Indian Government: Red Sea Crisis Signals Risks to Inflation and Growth

The Indian government announced on Friday that "tumult in the Red Sea poses risks to inflation and economic growth in India due to the resultant rise in oil prices, highlighting the need to diversify trade routes." Approximately 80 percent of India's trade with Europe, including key products such as crude oil, auto parts, chemicals, and textiles, passes through the Red Sea, where missile and drone attacks by the Houthi group from Yemen have forced many shipping companies to reroute their vessels from the Suez Canal to the Cape of Good Hope around the southern tip of Africa.

The Indian Ministry of Finance, in its monthly economic review, stated that a combination of rising shipping costs, increased insurance premiums, and longer transit times could make imported goods "significantly more expensive."
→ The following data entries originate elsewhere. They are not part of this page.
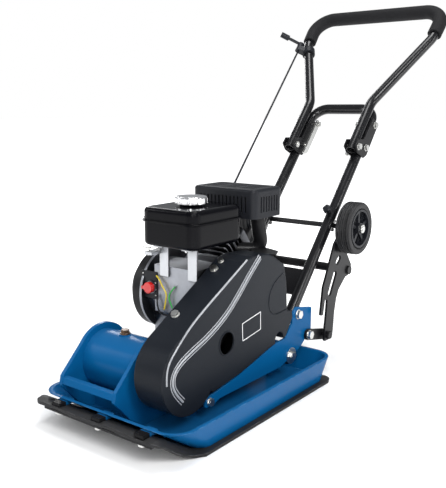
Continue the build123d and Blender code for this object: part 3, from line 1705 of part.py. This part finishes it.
with BuildPart() as guard_bolts:
    for seat, thread in guard_seats:
        bolt(seat, (0, 0), thread, guard_wall)
guard_bolts.part.label = "guard_bolts"
export_step(guard_bolts.part, "parts/guard_bolts.step")
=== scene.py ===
"""Looks of the vibratory plate compactor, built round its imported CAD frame."""

import json
import math

import bmesh
import bpy
from mathutils import Matrix, Vector


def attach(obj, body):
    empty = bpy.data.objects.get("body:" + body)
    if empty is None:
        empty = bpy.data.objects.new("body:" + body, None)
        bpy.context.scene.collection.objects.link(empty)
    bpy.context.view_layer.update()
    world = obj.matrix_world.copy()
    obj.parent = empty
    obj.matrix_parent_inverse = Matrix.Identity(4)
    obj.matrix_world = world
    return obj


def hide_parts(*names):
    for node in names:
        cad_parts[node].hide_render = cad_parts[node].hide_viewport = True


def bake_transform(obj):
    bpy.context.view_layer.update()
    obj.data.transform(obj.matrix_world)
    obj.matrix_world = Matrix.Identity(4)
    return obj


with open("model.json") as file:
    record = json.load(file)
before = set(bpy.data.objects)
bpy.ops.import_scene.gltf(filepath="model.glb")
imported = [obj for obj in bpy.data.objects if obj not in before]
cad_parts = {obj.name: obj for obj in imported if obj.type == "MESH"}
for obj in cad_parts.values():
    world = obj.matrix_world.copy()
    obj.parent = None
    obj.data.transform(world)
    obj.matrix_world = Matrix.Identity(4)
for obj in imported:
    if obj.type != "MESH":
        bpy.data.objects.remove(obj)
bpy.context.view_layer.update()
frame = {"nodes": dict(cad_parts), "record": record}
nodes = frame["nodes"]
MM = 0.001


# ---------------------------------------------------------------- materials
def link(tree, source, target):
    tree.links.new(source, target)


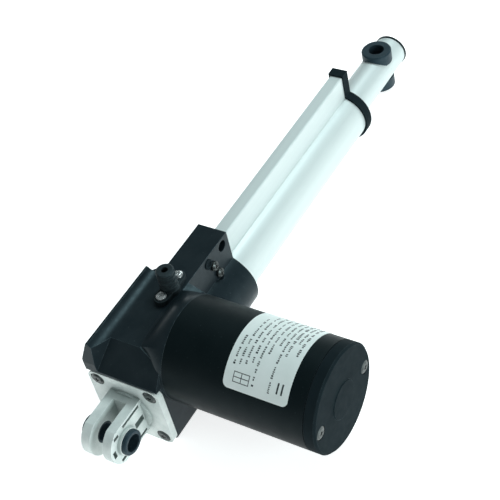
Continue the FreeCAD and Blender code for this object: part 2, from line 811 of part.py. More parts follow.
def front_bush(where, sign):
    """Flanged bush across the rod end, its underside saddled to the rod."""
    at = ("hole_to_hole", "0", "0")
    profile = [
        ("pin_radius", f"{sign}(0.03)"),
        ("bush_collar_radius", f"{sign}(0.03)"),
        ("bush_collar_radius", f"{sign}(6)"),
        ("front_flange_radius", f"{sign}(6)"),
        ("front_flange_radius", f"{sign}(front_flange_top - 0.7)"),
        ("front_flange_radius - 0.7", f"{sign}(front_flange_top)"),
        ("pin_radius", f"{sign}(front_flange_top)"),
    ]
    blank = turned(f"front_bush_{where}_blank", "Z", profile, at)
    saddle = tube(f"saddle_{where}", "X", "rod_radius + 0.02", "rod_bore - 4", ("300", "330"))
    eye = ("hole_to_hole", "0")
    collar = tube(f"collar_{where}", "Z", "20", "bush_collar_radius", ("-16", "16"), eye)
    scoop = common(f"scoop_{where}", saddle, collar)
    return piece(f"front_bush_{where}", cut(f"front_bush_{where}_cut", blank, scoop))


# ---------------------------------------------------------------- screw and worm gear
def helix_thread(root, tip, lead, length, root_width, tip_width):
    """A trapezoid ridge wound along +Z, right-handed, starting on +X."""
    sunk = 0.15
    flank = (root_width - tip_width) / (2 * (tip - root))
    half_root = root_width / 2 + sunk * flank
    half_tip = tip_width / 2
    corners = [
        Vector(root - sunk, 0, -half_root),
        Vector(tip, 0, -half_tip),
        Vector(tip, 0, half_tip),
        Vector(root - sunk, 0, half_root),
    ]
    profile = Part.Wire(Part.makePolygon(corners + corners[:1]).Edges)
    path = Part.Wire(Part.makeHelix(lead, length, root))
    return path.makePipeShell([profile], True, True)


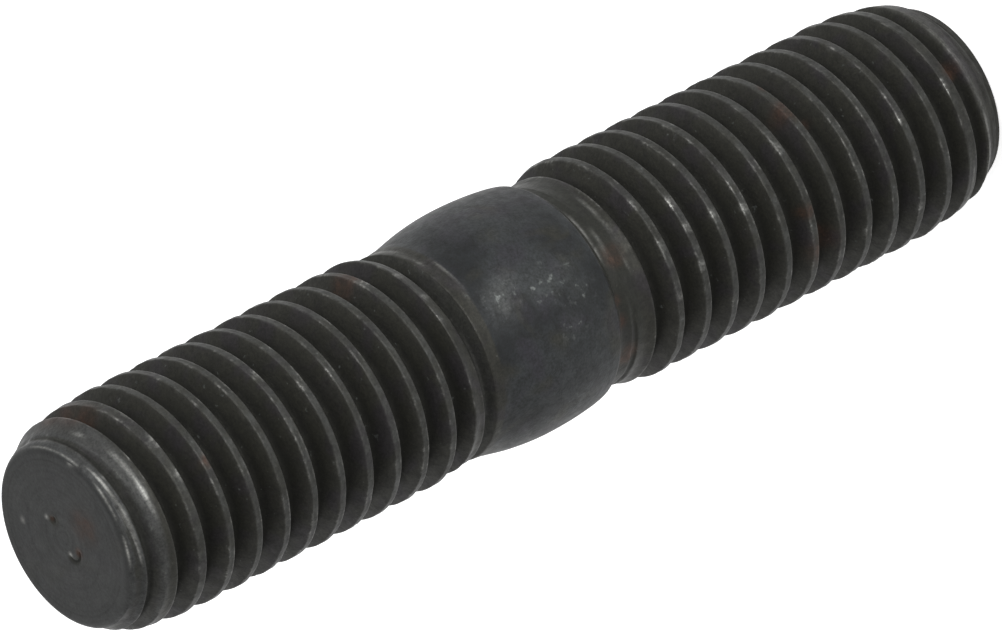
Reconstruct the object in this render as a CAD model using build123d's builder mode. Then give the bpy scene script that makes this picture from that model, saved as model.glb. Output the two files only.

India's exports of agricultural products, textiles, chemicals, capital goods, seafood, and petroleum are likely to be affected by the turmoil, which could impact the competitiveness of its export prices. Despite the challenges to growth momentum and stability in the inflation system, the ministry expressed confidence that the economy will conclude the current fiscal year with positive readings. The fiscal year in India runs from April to March.

The government announced an upward revision of the official GDP growth estimate for the current fiscal year to 7.6 percent from 7.3 percent, citing the "continued strength of the Indian economy."